Construction of the Trump Route for International Peace and Prosperity (TRIPP) is set to begin in the second half of 2026, Armenian Prime Minister Nikol Pashinyan has confirmed. The corridor — which will include a railway, a natural gas pipeline, and a power line traversing Armenia's southern Syunik province — is the centrepiece of the August 2025 Armenia-Azerbaijan peace agreement brokered by the United States and represents the most significant infrastructure project in the South Caucasus in decades.
Pashinyan told parliament that the parameters of TRIPP's configuration and operations are expected to be completed during the first half of 2026, with construction commencing shortly after. He was explicit about the corridor's composition: a railway tracing an existing but long-defunct Soviet-era route, alongside a gas pipeline and power line. Notably, he made no mention of a highway component, though he acknowledged that plans remain subject to change. Armenia's Deputy Prime Minister Mher Grigoryan confirmed that Armenian and Azerbaijani negotiators are actively working to delimit sections of the shared border, with certain sections being prioritised to facilitate TRIPP infrastructure development.
The TRIPP Development Company structure — under which the US would hold a 74% stake and a 49-year operating concession — has been one of the most closely watched aspects of negotiations. According to OilPrice.com, Pashinyan has consistently insisted that Armenian sovereignty, law enforcement, customs, and taxation authority will remain intact over the route. US engineering firm AECOM has already conducted a site assessment in Armenia. The US Development Finance Corporation (DFC) has pledged $2 billion in guarantees to de-risk private investment in the corridor.
The strategic significance extends well beyond the 43-kilometre Armenian section. TRIPP is designed to complement the broader Middle Corridor, connecting Central Asia to Europe via Kazakhstan, the Caspian, Azerbaijan, and Turkey — bypassing both Russia and Iran. For Azerbaijan, the corridor provides a land link between Baku and its Nakhchivan exclave. For Turkey, transit revenues and trade volumes are projected in the billions. For Central Asian exporters, the route offers a new path to European markets for goods and critical minerals. The Times of Central Asia reported that the first two new ferries on the Kuryk-Alat Caspian crossing are expected to enter service in H1 2026, adding crucial capacity to the sea link that feeds TRIPP.

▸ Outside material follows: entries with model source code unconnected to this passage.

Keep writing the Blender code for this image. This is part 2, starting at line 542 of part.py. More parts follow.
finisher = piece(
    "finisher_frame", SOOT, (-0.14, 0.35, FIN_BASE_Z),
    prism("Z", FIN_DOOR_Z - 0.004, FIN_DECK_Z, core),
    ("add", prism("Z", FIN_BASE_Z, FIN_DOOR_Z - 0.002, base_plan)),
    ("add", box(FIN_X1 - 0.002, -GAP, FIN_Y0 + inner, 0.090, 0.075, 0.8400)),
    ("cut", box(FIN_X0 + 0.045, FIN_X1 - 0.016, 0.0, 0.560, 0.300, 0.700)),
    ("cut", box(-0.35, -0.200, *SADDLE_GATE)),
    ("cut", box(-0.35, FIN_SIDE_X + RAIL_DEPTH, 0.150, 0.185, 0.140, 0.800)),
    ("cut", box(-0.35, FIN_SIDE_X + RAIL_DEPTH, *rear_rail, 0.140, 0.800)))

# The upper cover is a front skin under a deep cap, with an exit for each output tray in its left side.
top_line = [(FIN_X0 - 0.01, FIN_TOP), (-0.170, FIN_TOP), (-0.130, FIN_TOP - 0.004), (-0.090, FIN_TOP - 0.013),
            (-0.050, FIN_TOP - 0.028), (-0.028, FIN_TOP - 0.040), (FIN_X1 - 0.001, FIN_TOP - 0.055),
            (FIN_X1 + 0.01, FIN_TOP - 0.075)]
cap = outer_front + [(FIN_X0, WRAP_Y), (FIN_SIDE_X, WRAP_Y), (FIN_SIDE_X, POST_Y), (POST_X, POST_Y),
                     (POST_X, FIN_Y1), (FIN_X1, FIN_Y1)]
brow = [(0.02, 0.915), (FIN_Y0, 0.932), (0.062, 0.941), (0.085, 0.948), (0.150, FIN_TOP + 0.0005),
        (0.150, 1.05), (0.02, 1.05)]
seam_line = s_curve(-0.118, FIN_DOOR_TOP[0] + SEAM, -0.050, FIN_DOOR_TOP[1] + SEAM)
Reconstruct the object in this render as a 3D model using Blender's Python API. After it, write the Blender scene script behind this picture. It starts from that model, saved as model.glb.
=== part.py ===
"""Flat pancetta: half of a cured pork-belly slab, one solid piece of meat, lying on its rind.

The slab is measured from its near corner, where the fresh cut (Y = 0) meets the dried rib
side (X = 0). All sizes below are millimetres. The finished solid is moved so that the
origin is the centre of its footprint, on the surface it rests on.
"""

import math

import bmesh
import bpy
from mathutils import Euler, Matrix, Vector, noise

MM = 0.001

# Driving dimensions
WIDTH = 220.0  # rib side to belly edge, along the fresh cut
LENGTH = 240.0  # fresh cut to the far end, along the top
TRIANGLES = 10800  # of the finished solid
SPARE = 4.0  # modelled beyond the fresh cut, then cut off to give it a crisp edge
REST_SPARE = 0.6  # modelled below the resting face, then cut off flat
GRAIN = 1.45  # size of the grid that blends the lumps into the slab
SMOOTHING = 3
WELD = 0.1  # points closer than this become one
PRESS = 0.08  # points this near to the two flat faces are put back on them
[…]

For businesses and investors, the H2 2026 construction timeline creates a concrete window. Infrastructure suppliers, logistics operators, and financing institutions should be mapping their entry points now. The corridor's combination of US institutional backing, Armenian sovereign guarantees, and Azerbaijani commercial demand for Nakhchivan connectivity makes it one of the most credible major infrastructure projects in Eurasia.